Devotion to God (threskeia) that is pure and undefiled before God and the Father is this: to visit orphans and widows in their affliction, and to keep oneself unstained from the world.

To judge by Matthew's words our modern ecclesiastical ideas about piety may be misguided. Piety does not consist of church-based religious activities. For example, attending a preaching hour of the church is not a "service" rendered to God. (I assume we attend such a gathering for ourselves.) Piety is an attitude toward deity that may be judged positive, negative, or misguided by its behavioral expression. In other words, piety is expressed in specific activities that are commensurate with a certain attitude toward deity. Modern piety, which seems to consist of serving God through group activities in a church context, differs from piety in the early Jesus tradition, which, idealistically, was a deep reverence toward God expressing itself in certain private acts performed with no pretentiousness—or so Matthew thought.

Charles W. Hedrick
Professor Emeritus
Missouri State University

1Webster's Ninth New Collegiate Dictionary, s.v. "pious."
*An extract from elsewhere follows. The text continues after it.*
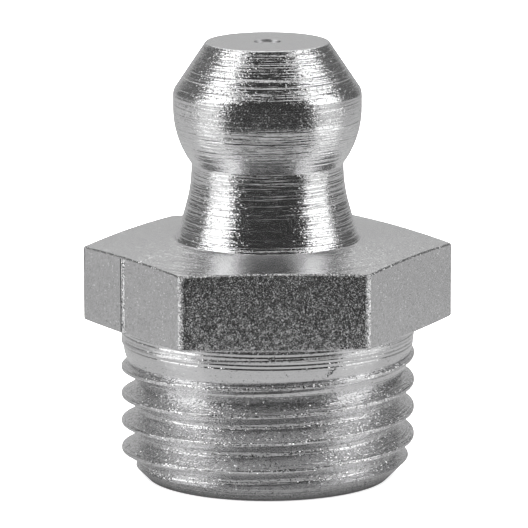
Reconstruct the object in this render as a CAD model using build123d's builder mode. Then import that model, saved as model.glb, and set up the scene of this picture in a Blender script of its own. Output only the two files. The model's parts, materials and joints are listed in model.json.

2There are five addresses by Jesus that the flesh and blood author of Matthew's gospel has arranged throughout the gospel: Matt 5:1-7:28; 10:1-11:1; 13:1-53; 18:1-19:1; 24:1-26:1. Note especially the endings to the addresses: "when Jesus finished these…"

3Some manuscripts use the word "alms" (eleēmosunēn), suggesting the tradition found the word (dikaiosunē), as used in most manuscripts, to be unclear or unsatisfactory.

4Very little of this material (6:3 and perhaps 6:6a) was found to have originated with Jesus by the Jesus Seminar: Funk and Hoover, The Five Gospels, 147-48. Two of these religious acts (giving alms and praying) are found linked in Acts 10:2.